No riot of colorful flowers, but instead, a harmonious composition of elements that gently works its magic on your consciousness, drawing your attention to shape, form, texture, and all the lovely details you might miss in a more riotous garden design.

 

 

Traditional stone lanterns, some very old, were brought from Japan, as well as an old Chinese stone pagoda sculpture, above. The tall Nitobe lantern, below, includes oriental zodiac symbols – you can see the horse, sheep, monkey and rooster here. This is the lantern that reportedly lights up when the sun hits it at 4 PM on the day Nitobe died, but I wonder about clouds and trees getting in the way.
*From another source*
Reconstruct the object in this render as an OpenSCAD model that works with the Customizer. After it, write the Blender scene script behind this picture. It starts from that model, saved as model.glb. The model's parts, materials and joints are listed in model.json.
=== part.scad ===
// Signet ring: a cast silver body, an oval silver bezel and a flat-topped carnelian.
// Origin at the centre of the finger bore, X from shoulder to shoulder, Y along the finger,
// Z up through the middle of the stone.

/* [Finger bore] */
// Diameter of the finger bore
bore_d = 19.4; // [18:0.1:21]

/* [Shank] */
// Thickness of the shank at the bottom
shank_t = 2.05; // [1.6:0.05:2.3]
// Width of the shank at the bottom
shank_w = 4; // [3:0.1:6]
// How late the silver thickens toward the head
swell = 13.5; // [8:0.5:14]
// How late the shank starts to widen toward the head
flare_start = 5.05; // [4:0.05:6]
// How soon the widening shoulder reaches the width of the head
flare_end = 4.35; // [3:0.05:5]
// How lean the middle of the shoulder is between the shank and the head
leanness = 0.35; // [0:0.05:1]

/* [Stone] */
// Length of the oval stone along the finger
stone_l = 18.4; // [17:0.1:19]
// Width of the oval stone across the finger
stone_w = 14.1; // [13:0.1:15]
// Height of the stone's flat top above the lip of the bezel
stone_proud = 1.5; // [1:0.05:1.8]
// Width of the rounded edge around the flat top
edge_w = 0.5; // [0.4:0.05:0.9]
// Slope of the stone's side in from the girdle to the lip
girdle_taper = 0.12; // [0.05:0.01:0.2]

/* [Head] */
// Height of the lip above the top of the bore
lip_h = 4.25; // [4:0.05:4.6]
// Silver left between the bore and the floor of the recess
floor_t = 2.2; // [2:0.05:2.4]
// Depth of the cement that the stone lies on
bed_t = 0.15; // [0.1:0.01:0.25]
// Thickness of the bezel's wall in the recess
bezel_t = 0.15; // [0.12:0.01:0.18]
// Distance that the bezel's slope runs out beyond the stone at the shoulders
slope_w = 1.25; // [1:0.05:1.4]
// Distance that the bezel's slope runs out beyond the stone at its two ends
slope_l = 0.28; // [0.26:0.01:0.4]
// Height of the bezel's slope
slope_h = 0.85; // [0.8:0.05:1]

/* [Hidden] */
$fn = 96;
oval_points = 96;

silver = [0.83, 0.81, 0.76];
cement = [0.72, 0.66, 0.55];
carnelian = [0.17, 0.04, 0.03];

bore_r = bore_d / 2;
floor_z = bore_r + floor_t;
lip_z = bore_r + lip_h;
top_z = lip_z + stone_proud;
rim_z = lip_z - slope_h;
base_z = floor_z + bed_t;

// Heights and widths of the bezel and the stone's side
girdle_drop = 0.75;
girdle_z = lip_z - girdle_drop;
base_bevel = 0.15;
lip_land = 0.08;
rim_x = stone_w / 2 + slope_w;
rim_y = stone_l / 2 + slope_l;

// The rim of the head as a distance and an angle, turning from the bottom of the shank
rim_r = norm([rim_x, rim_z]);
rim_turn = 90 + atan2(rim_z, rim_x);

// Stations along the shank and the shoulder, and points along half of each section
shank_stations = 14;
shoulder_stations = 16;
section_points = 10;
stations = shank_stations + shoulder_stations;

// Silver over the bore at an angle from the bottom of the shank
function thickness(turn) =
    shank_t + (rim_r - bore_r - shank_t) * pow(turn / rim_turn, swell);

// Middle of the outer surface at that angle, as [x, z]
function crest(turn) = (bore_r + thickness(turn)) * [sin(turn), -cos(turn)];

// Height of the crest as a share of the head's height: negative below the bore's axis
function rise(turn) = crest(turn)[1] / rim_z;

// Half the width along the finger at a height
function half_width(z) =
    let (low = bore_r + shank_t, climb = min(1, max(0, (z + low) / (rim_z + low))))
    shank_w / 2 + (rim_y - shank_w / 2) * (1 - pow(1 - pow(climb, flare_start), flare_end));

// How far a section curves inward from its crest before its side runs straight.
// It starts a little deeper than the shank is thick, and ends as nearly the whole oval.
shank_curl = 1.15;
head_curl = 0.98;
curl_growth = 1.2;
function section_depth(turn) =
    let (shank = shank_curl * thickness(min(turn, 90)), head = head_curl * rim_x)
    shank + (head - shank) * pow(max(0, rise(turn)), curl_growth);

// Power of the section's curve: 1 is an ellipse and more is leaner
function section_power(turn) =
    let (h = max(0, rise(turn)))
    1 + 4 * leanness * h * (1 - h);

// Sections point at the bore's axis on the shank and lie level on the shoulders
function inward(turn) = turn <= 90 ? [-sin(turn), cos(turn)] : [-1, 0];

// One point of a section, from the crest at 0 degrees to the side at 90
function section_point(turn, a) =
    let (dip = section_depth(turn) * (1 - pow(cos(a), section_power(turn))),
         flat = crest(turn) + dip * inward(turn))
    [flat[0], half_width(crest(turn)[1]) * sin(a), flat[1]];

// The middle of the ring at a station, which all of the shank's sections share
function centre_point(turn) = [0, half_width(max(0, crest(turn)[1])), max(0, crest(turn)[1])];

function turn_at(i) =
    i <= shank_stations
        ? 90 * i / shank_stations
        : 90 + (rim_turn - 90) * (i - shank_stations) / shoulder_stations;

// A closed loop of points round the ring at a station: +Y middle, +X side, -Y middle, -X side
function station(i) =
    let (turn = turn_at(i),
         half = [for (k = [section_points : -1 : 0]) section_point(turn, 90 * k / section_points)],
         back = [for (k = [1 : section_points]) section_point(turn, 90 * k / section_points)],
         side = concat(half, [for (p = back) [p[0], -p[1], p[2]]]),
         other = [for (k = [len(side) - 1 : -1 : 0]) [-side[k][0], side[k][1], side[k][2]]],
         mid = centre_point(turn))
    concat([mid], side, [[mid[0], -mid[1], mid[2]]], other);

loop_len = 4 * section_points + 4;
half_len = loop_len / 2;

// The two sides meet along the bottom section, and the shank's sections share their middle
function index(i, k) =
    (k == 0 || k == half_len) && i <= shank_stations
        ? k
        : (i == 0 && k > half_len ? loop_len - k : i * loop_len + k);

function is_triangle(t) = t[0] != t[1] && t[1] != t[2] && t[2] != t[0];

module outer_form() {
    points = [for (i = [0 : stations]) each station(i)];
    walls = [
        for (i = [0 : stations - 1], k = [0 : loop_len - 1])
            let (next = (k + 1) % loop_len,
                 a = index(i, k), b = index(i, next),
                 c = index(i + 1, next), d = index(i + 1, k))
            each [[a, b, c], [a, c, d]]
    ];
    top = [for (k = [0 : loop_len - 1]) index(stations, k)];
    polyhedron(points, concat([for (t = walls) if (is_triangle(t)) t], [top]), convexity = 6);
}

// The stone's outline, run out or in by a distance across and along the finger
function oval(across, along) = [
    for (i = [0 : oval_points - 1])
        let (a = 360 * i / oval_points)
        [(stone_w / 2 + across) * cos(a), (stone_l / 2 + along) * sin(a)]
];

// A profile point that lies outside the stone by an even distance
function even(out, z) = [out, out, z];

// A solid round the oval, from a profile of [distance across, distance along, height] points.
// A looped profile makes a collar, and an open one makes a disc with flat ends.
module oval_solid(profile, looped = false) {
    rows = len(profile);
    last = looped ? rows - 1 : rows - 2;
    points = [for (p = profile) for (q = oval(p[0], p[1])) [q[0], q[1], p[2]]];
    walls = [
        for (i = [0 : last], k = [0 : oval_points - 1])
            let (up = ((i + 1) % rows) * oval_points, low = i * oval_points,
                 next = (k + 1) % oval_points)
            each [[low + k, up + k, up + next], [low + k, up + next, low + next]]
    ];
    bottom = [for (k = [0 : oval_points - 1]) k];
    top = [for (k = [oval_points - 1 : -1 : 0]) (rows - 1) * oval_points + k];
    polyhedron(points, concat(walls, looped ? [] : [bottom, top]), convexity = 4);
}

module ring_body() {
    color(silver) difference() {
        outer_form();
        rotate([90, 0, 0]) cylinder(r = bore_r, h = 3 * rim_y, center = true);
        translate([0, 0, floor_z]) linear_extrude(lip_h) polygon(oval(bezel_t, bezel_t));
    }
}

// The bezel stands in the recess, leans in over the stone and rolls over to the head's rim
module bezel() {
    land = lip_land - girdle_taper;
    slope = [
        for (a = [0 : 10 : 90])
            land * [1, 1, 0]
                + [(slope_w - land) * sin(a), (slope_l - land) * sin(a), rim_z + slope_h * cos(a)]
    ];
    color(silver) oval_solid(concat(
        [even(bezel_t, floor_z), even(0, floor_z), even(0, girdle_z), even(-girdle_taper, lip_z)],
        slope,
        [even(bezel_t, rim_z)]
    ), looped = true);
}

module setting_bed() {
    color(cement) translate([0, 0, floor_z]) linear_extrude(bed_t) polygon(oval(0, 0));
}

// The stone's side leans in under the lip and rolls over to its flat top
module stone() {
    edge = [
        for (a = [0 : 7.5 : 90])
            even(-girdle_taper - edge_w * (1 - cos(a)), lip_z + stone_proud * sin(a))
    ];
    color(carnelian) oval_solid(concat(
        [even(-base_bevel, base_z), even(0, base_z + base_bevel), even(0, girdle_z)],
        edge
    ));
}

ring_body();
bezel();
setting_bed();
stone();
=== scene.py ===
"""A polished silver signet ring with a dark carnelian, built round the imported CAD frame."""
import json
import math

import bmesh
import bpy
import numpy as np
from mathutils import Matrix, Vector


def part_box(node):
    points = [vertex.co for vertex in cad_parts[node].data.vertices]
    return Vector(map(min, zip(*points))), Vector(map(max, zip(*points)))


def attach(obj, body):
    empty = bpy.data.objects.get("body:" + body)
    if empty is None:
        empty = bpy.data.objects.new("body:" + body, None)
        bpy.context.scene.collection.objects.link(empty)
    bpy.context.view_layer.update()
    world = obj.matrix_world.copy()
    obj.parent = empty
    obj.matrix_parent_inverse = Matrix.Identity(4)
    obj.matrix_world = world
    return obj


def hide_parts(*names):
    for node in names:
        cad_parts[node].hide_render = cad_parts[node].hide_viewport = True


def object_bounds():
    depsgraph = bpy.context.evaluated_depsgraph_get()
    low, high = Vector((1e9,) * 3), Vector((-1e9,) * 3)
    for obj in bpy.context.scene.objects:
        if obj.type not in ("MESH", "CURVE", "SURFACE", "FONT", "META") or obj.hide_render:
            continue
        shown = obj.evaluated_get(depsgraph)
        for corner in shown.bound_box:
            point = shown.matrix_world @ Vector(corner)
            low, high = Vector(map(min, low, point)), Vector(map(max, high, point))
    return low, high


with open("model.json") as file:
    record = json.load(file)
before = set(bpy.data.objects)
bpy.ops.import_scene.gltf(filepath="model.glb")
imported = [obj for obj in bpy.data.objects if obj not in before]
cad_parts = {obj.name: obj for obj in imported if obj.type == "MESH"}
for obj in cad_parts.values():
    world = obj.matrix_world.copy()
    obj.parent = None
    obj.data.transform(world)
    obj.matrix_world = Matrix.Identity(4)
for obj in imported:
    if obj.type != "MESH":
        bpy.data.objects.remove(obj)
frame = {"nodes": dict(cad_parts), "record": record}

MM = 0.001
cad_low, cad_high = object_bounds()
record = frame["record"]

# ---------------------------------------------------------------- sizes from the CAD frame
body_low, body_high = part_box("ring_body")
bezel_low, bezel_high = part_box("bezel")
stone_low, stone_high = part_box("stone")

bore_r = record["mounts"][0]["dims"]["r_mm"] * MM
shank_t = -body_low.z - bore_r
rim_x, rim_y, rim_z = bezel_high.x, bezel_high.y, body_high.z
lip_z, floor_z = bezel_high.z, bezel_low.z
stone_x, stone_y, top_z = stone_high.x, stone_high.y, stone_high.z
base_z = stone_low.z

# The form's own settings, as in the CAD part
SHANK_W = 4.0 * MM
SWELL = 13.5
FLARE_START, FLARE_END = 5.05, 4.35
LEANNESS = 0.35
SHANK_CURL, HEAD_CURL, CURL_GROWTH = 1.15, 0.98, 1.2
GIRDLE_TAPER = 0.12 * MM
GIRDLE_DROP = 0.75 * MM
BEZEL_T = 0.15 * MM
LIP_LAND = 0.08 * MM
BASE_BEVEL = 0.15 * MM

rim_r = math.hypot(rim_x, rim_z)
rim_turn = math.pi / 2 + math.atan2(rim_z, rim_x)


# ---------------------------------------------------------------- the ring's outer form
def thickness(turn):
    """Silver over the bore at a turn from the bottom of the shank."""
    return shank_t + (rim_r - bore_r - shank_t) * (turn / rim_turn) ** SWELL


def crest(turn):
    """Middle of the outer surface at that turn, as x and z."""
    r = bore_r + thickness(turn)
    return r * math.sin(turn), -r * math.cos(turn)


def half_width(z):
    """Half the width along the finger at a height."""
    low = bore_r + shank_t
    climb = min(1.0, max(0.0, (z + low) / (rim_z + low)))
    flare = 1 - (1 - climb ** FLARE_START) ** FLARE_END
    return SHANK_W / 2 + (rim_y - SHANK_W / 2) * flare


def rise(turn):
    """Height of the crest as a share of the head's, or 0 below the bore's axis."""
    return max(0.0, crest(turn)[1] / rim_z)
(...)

You can see the size of this latern in the 4th image above – it’s behind two trees to the left of the path.

 

 

The garden is meant to be appreciated slowly;

vistas open up and disappear as you trace winding paths, round corners, ascend gentle bridges and pause to reflect, as this man did.

 

Bamboo poles and with graceful hoop stays serve as gentle reminders to keep to the paths.

 

The Tea House was closed but a seat outside the building afforded a resting place.

More bamboo, artfully tied together with weathered rope, enclosed the seating area. All very wabi-sabi!

 

The Asian Centre next door includes elements of Japanese architecture that complement the Nitobe Memorial Garden.

 

“I am in Japan,” the Crown Prince (now Emperor) of Japan is said to have remarked as he toured the garden.
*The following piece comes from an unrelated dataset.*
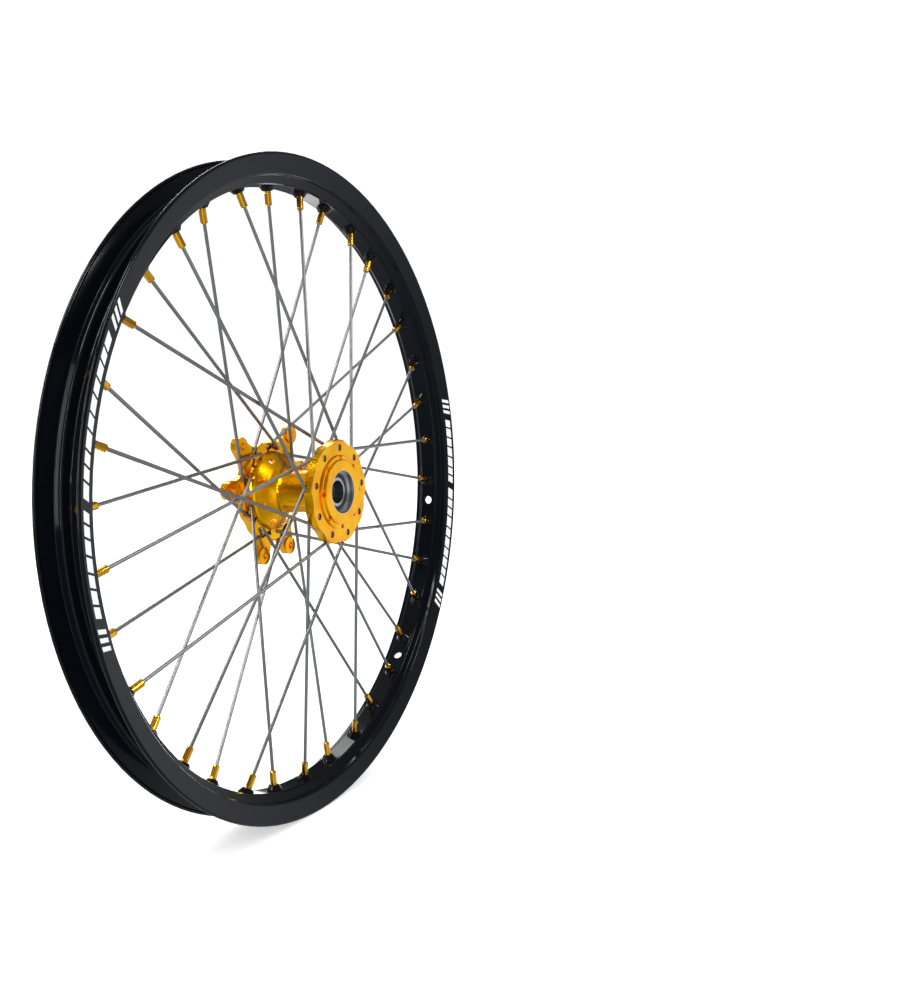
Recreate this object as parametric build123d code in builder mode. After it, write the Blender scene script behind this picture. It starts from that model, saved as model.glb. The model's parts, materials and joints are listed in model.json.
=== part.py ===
from build123d import *
import os
from math import cos, radians, sin

# A laced 21-inch off-road front wheel, in millimetres. The axle lies along Y through the origin, which is
# the rim's centre. The brake disc side is +Y. Angles are counted from +Z towards +X.

# Rim
RIM_RADIUS = 281.5          # crest of the lips
RIM_WIDTH = 43.6            # over both lips
LIP_THICK = 2.2
SIDE_LEAN = 17.5            # the side faces lean together from the lips inwards, in degrees
SEAT_RADIUS = 267.7         # bead seat, where the tyre sits
SEAT_EDGE = 10.9            # half of the width between the two bead seats
WELL_RADIUS = 260.8         # channel floor, where the nipple heads sit
WELL_HALF = 7.6
WALL = 2.8
SIDE_FOOT = 266.2           # inner edge of the side face
CREST_RADIUS = 1.6          # the rolled bead along each lip
DIMPLE_DEPTH = 3.5          # how far each punched boss stands in from the channel's underside
DIMPLE_WIDE = 7.9
DIMPLE_TIP = 4.5
RIM_HOLE = 4.25             # radius of the valve hole and of the rim lock hole
VALVE_ANGLE = 94.0
LOCK_ANGLE = 134.0

# Spokes and nipples
SPOKES = 36
FIRST_SPOKE = -21.0
CROSS_ANGLE = 60.0          # a spoke's hub hole is this far round from its nipple: three crossings
WIRE_RADIUS = 1.45
BEND_RADIUS = 3.0
HEAD_RADIUS = 2.6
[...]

No doubt the Nitobe is an authentic Japanese tea and stroll garden. For me, a more fitting description of this graceful landscape might be that it nestles one Pacific Ocean coastal culture into the landscape of another, with nary a leaf or symbol  – or soul, out of place.

Above, delicate branches of Japanese maple waft across a sturdy old northwestern Douglas fir.